In short, from this study, the following conclusions can be drawn:

• It is possible to increase the value of an aggregate with a low potential for CO₂ sequestration by using an amine as an additive.
• This study studies highlight the use of several techniques to quantify the capture of CO₂ and amine impregnation.
• The use of TG-FTIR was crucial in evaluating and confirming the mass changes corresponding to CO₂ uptake/release by AMPD.

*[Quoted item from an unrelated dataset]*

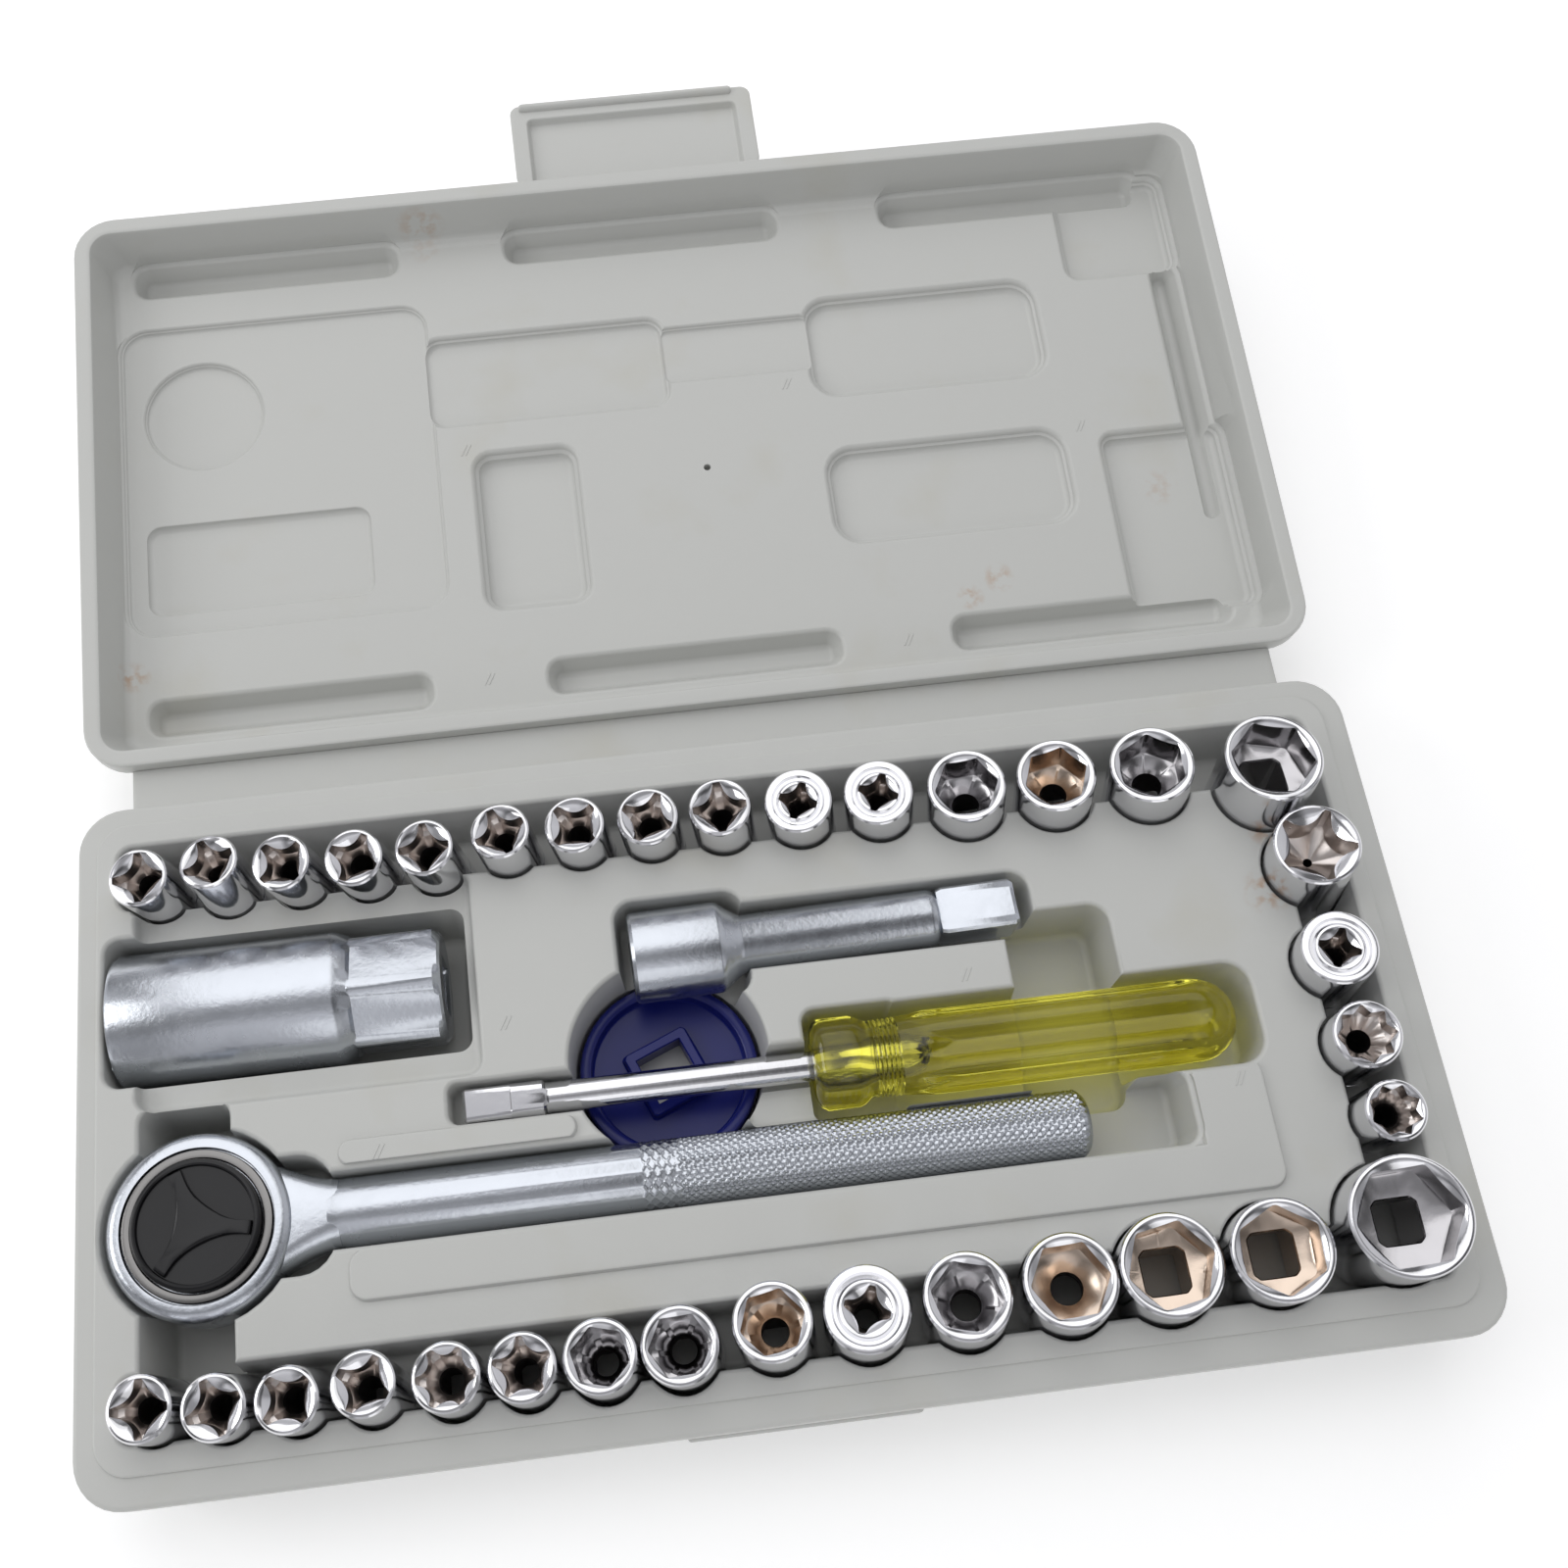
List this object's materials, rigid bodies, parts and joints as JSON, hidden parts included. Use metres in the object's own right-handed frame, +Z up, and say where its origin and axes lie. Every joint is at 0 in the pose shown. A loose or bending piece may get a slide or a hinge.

Impregnating AMPD into MRA-RP increased the CO₂ capture capacity by 12% compared to the non-impregnated RA. This research highlights the development and validation of a novel approach to enhance the CO₂ capture capacity of RAs by functionalizing them with an amine-based additive. By functionalizing RAs with amines, the ability to chemically bind CO₂ through carbamate formation increases significantly, unlike in traditional methods that rely solely on the natural carbonation potential of RAs. Using RAs from CDW to capture CO₂ provides significant environmental and economic benefits. Environmentally, it reduces the demand for natural resources and diverts waste from landfills. Economically, the use of RAs can reduce construction costs, support compliance with regulatory policies and promote the circular economy. Hence, increasing RA reactivity towards CO₂ can simultaneously address waste management and greenhouse gas mitigation issues. Future research should focus on optimizing the functionalization process of waste with amines and studying exposure to non-pure CO₂ streams, such as flue gas from clinker production. Also, future works should study the validation of other types of amines such as amines from industrial wastes.